Workflow software matters as well. That is why our guides to ecommerce help desk ROI and B2B email platform pricing sit beside this pricing work.
FAQ
Is dynamic pricing the same as lowering prices?
No. Dynamic pricing can raise, hold, or lower prices depending on rules, stock, demand, and profit floor. For margin-safe ecommerce pricing, the rule should check costs first. A price hold is often the right move when a competitor drops below your profitable floor.
Can dynamic pricing hurt margins?
Yes. Dynamic pricing can hurt margins when rules follow competitors without checking landed cost, fees, returns, shipping, and ad spend. The dangerous setup is “match the lowest seller” with no floor. As a result, the store may grow orders while shrinking cash.
Should every ecommerce SKU use dynamic pricing?
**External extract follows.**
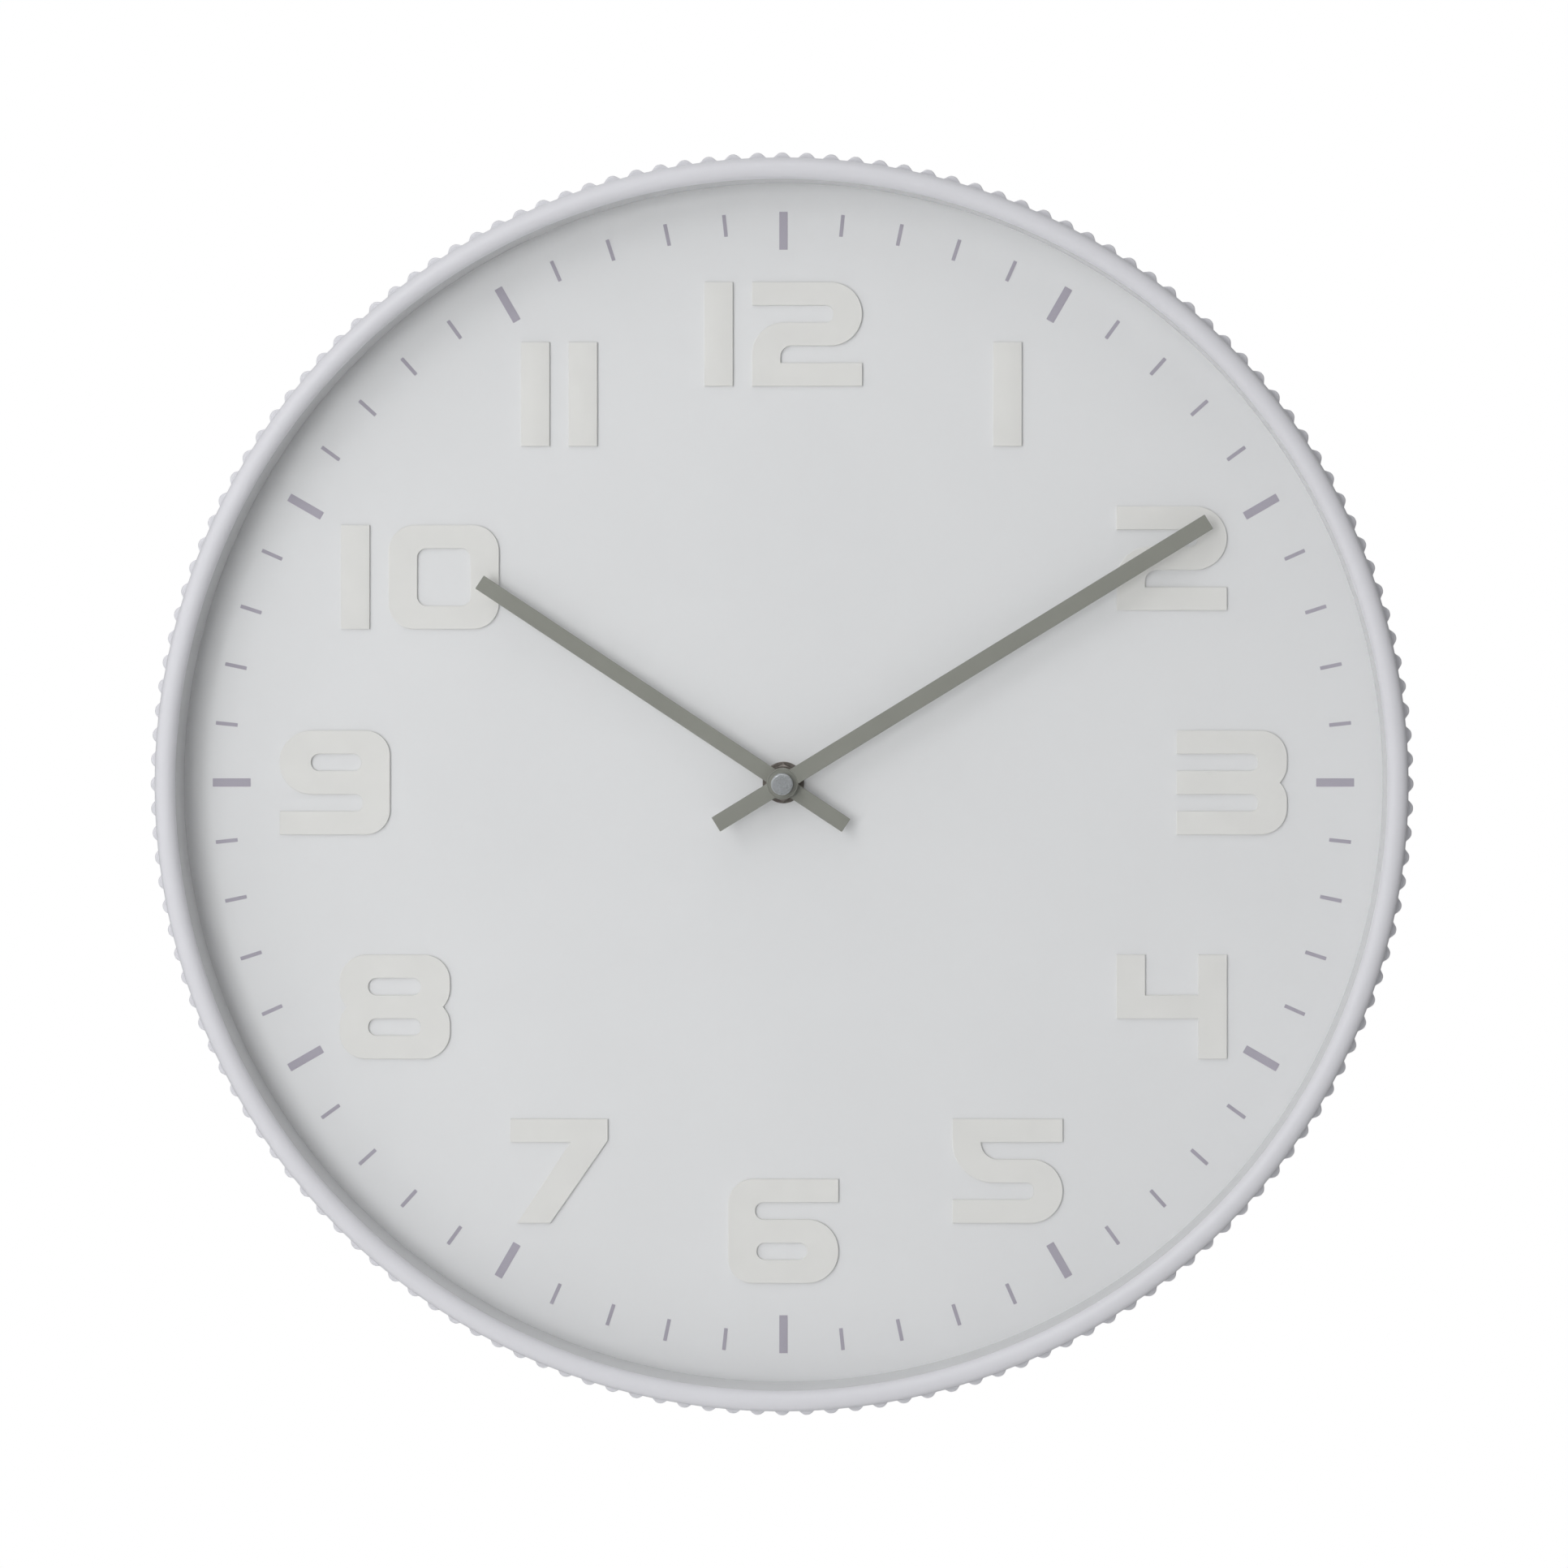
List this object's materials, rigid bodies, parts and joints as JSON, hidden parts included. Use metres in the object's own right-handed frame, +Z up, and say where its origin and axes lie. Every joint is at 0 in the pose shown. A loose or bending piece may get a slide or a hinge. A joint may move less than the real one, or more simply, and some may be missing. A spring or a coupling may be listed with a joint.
{
  "type": "wall clock",
  "caption": "Round quartz wall clock with a ribbed rim, raised numerals, two straight hands under flat glass and a boxed movement behind the dial.",
  "frame": {"origin": "where the wall screw's shank rests in the keyhole hanger, on the wall's surface", "axes": "+Z up, -Y out of the dial towards the viewer, +Y into the wall, +X to the viewer's right"},
  "size_m": [0.4, 0.04, 0.4],
  "materials": {
    "rim_paint": "satin, pale cool grey-white",
    "wall_paint": "matt pale grey",
    "clear_glass": "polished, clear",
    "dial_print": "matt pale grey print",
    "mark_ink": "matt lilac-grey ink",
    "numeral_ivory": "matt warm ivory",
    "hand_lacquer": "matt olive-grey lacquer",
    "cap_metal": "satin blue-grey",
    "dark_brass": "darkened, half gloss",
    "bright_brass": "machined",
    "black_rubber": "matt",
    "movement_black": "moulded, fine texture",
    "gear_white": "moulded nylon",
    "magnet_grey": "sintered",
    "stator_steel": "stamped",
    "copper_wire": "enamelled wire",
    "bobbin_cream": "moulded",
    "board_green": "resist over fibreglass",
    "chip_black": "cured resin",
    "crystal_can": "drawn can",
    "battery_jacket": "printed foil sleeve, dark with a copper band",
    "contact_nickel": "nickel plated",
    "cover_plastic": "moulded, fine texture",
    "hanger_zinc": "zinc plated",
    "screw_zinc": "zinc plated",
    "bumper_rubber": "matt"
  },
  "bodies": {
    "case": {"bezel": "rim_paint", "spacer_ring": "wall_paint", "glass": "clear_glass", "dial": "dial_print", "hour_marks": "mark_ink", "minute_marks": "mark_ink", "brass_washer": "dark_brass", "hex_nut": "dark_brass", "threaded_bushing": "bright_brass", "rubber_washer": "black_rubber", "movement_case": "movement_black", "movement_lid": "movement_black", "stator": "stator_steel", "coil_core": "stator_steel", "coil_bobbin": "bobbin_cream", "coil_winding": "copper_wire", "circuit_board": "board_green", "chip": "chip_black", "quartz_crystal": "crystal_can", "positive_contact": "contact_nickel", "negative_contact": "contact_nickel", "back_cover": "cover_plastic", "hanger_plate": "hanger_zinc", "hanger_screws": "screw_zinc", "case_screws": "screw_zinc", "wall_bumpers": "bumper_rubber", "numeral_1": "numeral_ivory", "numeral_2": "numeral_ivory", "numeral_3": "numeral_ivory", "numeral_4": "numeral_ivory", "numeral_5": "numeral_ivory", "numeral_6": "numeral_ivory", "numeral_7": "numeral_ivory", "numeral_8": "numeral_ivory", "numeral_9": "numeral_ivory", "numeral_10": "numeral_ivory", "numeral_11": "numeral_ivory", "numeral_12": "numeral_ivory"},
    "minute": {"minute_arbor": "bright_brass", "minute_hand": "hand_lacquer", "cap_nut": "cap_metal"},
    "hour": {"hour_wheel": "gear_white", "hour_hand": "hand_lacquer"},
    "motion": {"motion_wheel": "gear_white"},
    "knob": {"setting_knob": "gear_white"},
    "rotor": {"rotor_pinion": "gear_white", "rotor_magnet": "magnet_grey"},
    "step": {"step_wheel": "gear_white"},
    "seconds": {"seconds_wheel": "gear_white"},
    "third": {"third_wheel": "gear_white"},
    "centre": {"centre_wheel": "gear_white"},
    "battery": {"battery": "battery_jacket"}
  },
  "joints": [
    {"name": "minute_turn", "type": "hinge", "parent": "case", "child": "minute", "pos_m": [0, -0.0137, -0.15], "axis": [0, 1, 0], "continuous": true},
    {"name": "hour_turn", "type": "hinge", "parent": "case", "child": "hour", "pos_m": [0, -0.0158, -0.15], "axis": [0, 1, 0], "continuous": true},
    {"name": "motion_turn", "type": "hinge", "parent": "case", "child": "motion", "pos_m": [0.00902, -0.0137, -0.14672], "axis": [0, 1, 0], "continuous": true},
    {"name": "knob_turn", "type": "hinge", "parent": "case", "child": "knob", "pos_m": [0.01271, -0.0137, -0.13657], "axis": [0, 1, 0], "continuous": true},
    {"name": "rotor_turn", "type": "hinge", "parent": "case", "child": "rotor", "pos_m": [-0.00699, -0.0118, -0.13594], "axis": [0, 1, 0], "continuous": true},
    {"name": "step_turn", "type": "hinge", "parent": "case", "child": "step", "pos_m": [-0.00092, -0.0052, -0.13944], "axis": [0, 1, 0], "continuous": true},
    {"name": "seconds_turn", "type": "hinge", "parent": "case", "child": "seconds", "pos_m": [0, -0.0071, -0.15], "axis": [0, 1, 0], "continuous": true},
    {"name": "third_turn", "type": "hinge", "parent": "case", "child": "third", "pos_m": [-0.01022, -0.0093, -0.14628], "axis": [0, 1, 0], "continuous": true},
    {"name": "centre_turn", "type": "hinge", "parent": "case", "child": "centre", "pos_m": [0, -0.0115, -0.15], "axis": [0, 1, 0], "continuous": true},
    {"name": "battery_removal", "type": "slide", "parent": "case", "child": "battery", "axis": [0, 1, 0], "range_m": [0, 0.016]}
  ],
  "couplings": [
    {"joint": "hour_turn", "follows": "minute_turn", "ratio": 0.083333},
    {"joint": "motion_turn", "follows": "minute_turn", "ratio": -0.33333},
    {"joint": "knob_turn", "follows": "minute_turn", "ratio": 0.66667},
    {"joint": "step_turn", "follows": "rotor_turn", "ratio": -0.16667},
    {"joint": "seconds_turn", "follows": "rotor_turn", "ratio": 0.033333},
    {"joint": "third_turn", "follows": "rotor_turn", "ratio": -0.0041667},
    {"joint": "centre_turn", "follows": "rotor_turn", "ratio": 0.00055556}
  ]
}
No. Start with high-volume, competitor-exposed, stale, or margin-sensitive SKUs. Long-tail products often have weak data and low review attention. A narrow pilot gives cleaner signals before you trust automation across a full catalog.
Is Pricefy enough by itself?
No. Pricefy can run monitoring and repricing workflows, but the operator still needs accurate costs and margin rules. The software can enforce floors and apply rules. However, it cannot decide your required profit, brand limits, or acceptable trade-offs.
How often should ecommerce prices change?
Prices should change as often as the market justifies, but only inside guardrails. Fast-moving categories may need frequent review. However, protected products may need fewer changes and manual approval. The goal is profitable response, not constant motion.